= Written problem =
Within the listing below, locate all lines containing the word "None". Copy each one.

= Collected data =
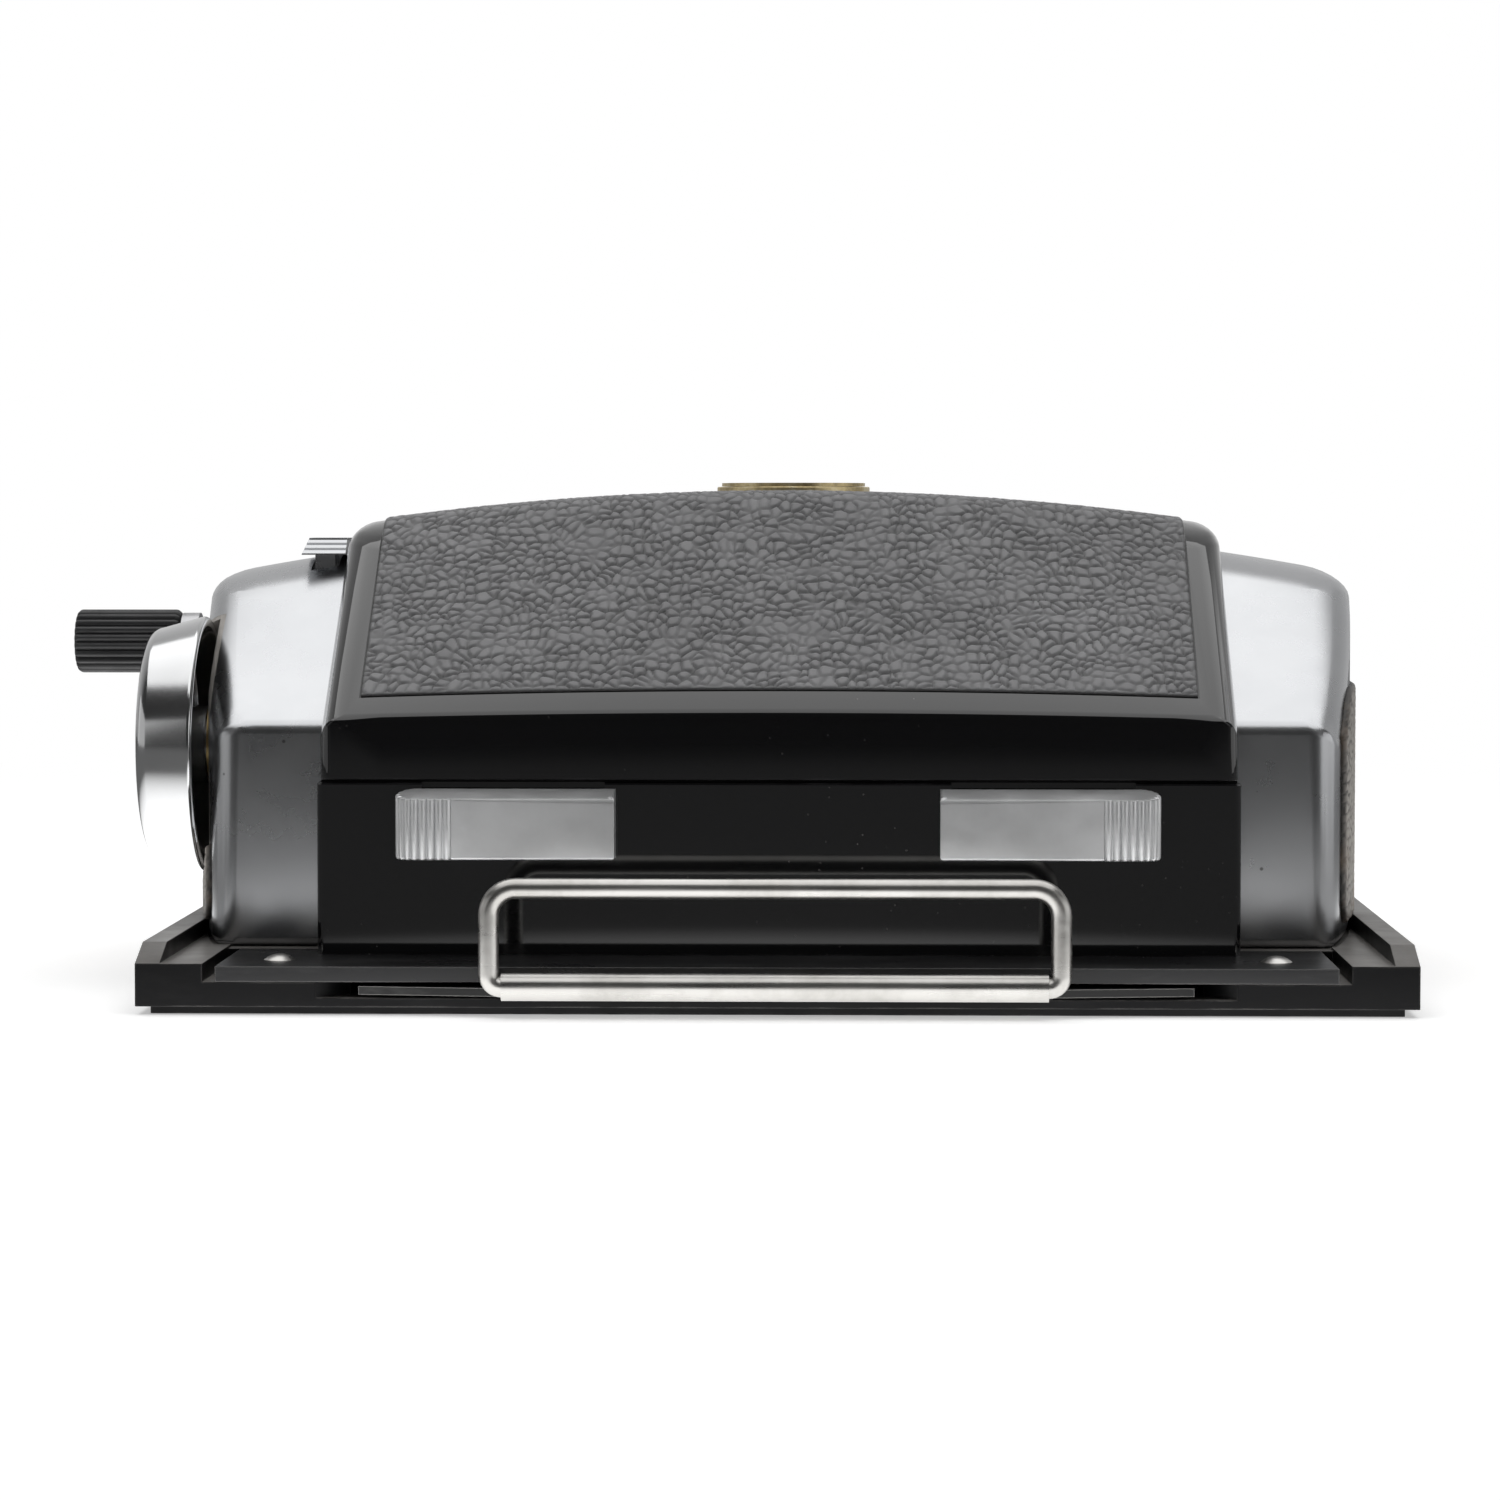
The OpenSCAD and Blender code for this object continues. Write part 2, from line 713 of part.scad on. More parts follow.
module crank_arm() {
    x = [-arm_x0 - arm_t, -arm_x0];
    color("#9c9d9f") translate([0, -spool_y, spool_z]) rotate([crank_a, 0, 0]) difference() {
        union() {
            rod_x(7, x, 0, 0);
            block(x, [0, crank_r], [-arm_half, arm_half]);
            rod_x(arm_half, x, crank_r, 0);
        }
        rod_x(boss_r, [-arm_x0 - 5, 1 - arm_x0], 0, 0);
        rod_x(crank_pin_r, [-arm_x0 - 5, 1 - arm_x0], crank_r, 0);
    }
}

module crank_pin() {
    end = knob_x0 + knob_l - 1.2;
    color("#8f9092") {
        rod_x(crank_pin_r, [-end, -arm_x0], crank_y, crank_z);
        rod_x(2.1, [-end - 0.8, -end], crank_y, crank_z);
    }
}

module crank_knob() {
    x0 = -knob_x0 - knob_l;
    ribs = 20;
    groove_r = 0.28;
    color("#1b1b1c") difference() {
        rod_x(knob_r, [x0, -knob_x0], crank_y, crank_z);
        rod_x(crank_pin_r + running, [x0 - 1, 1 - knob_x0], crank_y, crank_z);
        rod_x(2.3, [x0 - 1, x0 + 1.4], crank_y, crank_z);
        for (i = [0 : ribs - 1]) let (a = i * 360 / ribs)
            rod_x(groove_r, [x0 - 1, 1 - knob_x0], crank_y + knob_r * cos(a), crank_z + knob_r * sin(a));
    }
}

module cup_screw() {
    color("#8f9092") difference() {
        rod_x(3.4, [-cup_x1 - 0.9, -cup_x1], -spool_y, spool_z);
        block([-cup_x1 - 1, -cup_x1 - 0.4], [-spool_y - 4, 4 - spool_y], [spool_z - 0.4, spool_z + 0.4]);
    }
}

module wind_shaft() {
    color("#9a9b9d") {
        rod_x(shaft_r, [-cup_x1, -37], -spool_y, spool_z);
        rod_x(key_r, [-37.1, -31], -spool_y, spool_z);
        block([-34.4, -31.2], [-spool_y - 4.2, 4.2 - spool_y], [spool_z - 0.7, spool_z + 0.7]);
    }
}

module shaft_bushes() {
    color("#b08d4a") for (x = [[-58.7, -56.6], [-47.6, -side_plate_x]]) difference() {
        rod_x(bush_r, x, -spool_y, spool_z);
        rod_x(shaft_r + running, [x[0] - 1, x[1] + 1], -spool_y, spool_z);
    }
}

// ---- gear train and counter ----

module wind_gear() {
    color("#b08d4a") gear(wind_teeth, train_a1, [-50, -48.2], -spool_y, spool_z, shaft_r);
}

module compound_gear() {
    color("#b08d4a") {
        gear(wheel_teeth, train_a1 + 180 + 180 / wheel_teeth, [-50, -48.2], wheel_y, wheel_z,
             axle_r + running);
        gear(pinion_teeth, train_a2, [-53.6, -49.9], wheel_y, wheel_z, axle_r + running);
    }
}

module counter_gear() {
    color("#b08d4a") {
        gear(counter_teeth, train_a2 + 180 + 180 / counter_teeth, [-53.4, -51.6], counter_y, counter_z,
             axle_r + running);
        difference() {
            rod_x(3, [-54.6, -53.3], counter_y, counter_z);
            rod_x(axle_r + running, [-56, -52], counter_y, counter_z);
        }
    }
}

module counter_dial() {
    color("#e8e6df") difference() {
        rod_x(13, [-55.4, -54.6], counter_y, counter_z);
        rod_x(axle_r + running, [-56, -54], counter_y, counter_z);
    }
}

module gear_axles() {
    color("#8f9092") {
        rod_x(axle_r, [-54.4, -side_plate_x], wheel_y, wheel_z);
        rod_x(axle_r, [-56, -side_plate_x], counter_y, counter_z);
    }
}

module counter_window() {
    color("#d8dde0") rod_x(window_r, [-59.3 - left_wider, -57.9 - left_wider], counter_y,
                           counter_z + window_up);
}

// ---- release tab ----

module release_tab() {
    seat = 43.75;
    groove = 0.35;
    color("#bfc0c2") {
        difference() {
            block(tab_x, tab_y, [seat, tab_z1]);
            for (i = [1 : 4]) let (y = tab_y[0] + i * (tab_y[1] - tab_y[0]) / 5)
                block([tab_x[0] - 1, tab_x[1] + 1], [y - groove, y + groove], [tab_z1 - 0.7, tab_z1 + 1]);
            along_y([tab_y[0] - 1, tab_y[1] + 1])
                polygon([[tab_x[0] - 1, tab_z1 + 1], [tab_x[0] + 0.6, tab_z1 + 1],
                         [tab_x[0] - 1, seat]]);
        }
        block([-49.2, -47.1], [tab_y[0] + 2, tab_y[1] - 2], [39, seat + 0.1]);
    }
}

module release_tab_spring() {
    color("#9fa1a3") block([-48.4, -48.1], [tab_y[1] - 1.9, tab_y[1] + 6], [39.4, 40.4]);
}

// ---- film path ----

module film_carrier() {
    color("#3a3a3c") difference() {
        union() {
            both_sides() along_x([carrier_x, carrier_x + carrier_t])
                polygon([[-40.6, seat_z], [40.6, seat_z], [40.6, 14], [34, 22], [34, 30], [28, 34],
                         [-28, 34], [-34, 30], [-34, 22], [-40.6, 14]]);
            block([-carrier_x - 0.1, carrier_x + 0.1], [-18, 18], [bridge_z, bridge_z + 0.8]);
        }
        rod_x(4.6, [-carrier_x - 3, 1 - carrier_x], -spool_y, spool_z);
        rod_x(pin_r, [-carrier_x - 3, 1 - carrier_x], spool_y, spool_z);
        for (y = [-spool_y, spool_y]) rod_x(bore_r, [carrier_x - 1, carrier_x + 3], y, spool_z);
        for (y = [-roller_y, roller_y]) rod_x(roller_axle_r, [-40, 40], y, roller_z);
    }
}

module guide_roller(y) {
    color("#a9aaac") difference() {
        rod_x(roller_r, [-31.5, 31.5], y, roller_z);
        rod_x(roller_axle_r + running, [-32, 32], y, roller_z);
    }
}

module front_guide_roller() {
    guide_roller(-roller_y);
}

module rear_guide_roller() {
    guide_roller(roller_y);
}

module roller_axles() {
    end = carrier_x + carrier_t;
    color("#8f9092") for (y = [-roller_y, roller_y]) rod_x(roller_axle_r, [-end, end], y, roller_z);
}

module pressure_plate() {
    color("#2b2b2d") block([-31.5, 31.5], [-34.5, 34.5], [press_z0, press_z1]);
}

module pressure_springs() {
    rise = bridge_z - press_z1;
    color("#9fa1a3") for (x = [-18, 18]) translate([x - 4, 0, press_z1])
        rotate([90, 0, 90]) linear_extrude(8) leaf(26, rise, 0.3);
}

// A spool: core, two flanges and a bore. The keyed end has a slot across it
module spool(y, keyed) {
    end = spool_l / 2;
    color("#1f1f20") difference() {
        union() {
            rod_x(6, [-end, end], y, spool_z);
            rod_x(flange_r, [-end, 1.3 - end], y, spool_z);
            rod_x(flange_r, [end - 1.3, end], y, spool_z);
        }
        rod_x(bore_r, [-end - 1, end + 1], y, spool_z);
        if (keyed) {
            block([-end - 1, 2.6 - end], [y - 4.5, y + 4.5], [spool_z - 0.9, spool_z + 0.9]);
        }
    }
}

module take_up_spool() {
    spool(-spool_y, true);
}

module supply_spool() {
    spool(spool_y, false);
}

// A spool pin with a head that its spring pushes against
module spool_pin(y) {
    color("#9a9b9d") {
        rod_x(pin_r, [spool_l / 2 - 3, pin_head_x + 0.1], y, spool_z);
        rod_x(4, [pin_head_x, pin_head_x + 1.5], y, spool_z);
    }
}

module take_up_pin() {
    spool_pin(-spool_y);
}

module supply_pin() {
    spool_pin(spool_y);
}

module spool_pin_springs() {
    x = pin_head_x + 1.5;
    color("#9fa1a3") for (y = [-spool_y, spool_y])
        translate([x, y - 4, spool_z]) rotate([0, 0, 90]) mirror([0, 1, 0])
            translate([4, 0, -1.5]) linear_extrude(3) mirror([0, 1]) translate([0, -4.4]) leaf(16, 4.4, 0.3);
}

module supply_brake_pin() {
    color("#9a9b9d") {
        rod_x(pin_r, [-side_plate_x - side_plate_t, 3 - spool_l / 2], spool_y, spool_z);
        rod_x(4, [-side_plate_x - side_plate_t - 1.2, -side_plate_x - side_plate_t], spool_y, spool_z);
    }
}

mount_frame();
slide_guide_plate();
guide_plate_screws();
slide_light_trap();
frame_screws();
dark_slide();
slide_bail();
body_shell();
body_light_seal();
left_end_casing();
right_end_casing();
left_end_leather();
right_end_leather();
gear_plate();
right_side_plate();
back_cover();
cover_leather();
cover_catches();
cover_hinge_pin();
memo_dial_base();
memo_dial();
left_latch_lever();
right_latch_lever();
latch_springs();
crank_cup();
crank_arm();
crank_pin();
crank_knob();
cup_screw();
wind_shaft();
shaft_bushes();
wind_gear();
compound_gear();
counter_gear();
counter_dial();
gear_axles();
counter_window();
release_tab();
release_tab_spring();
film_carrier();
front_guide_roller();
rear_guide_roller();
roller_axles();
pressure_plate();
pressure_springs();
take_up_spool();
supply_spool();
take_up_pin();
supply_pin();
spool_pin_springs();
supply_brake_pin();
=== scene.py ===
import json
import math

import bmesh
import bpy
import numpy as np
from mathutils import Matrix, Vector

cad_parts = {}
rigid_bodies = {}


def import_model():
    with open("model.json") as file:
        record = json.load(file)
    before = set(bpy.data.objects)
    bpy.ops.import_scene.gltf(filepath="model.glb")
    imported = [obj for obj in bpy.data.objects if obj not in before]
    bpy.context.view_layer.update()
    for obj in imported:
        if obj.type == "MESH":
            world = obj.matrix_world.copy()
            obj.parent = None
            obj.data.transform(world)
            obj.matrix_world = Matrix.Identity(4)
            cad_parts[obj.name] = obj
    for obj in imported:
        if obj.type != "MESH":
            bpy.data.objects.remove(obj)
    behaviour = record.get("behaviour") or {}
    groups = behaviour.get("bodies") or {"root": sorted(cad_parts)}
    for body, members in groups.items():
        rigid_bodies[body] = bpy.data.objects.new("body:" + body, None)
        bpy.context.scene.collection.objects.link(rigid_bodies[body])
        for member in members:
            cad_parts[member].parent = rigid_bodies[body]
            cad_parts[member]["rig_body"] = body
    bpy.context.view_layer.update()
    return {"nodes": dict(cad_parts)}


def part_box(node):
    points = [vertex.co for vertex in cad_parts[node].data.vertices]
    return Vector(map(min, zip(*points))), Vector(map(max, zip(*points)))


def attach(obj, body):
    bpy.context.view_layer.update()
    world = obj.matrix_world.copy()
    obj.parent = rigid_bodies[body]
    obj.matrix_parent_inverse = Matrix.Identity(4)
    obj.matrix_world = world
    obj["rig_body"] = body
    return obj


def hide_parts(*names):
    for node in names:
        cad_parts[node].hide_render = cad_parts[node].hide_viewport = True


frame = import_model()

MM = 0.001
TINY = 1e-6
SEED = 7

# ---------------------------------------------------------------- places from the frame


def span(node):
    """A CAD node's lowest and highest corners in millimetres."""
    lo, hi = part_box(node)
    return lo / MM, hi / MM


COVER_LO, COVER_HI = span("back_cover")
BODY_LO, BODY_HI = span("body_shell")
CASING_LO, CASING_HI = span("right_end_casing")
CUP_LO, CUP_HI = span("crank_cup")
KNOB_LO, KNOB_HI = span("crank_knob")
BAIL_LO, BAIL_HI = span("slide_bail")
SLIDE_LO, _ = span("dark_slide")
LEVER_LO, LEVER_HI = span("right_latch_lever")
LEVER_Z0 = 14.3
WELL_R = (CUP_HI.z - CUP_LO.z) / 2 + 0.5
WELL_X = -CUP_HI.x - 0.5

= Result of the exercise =
            obj.parent = None
        rigid_bodies[body] = bpy.data.objects.new("body:" + body, None)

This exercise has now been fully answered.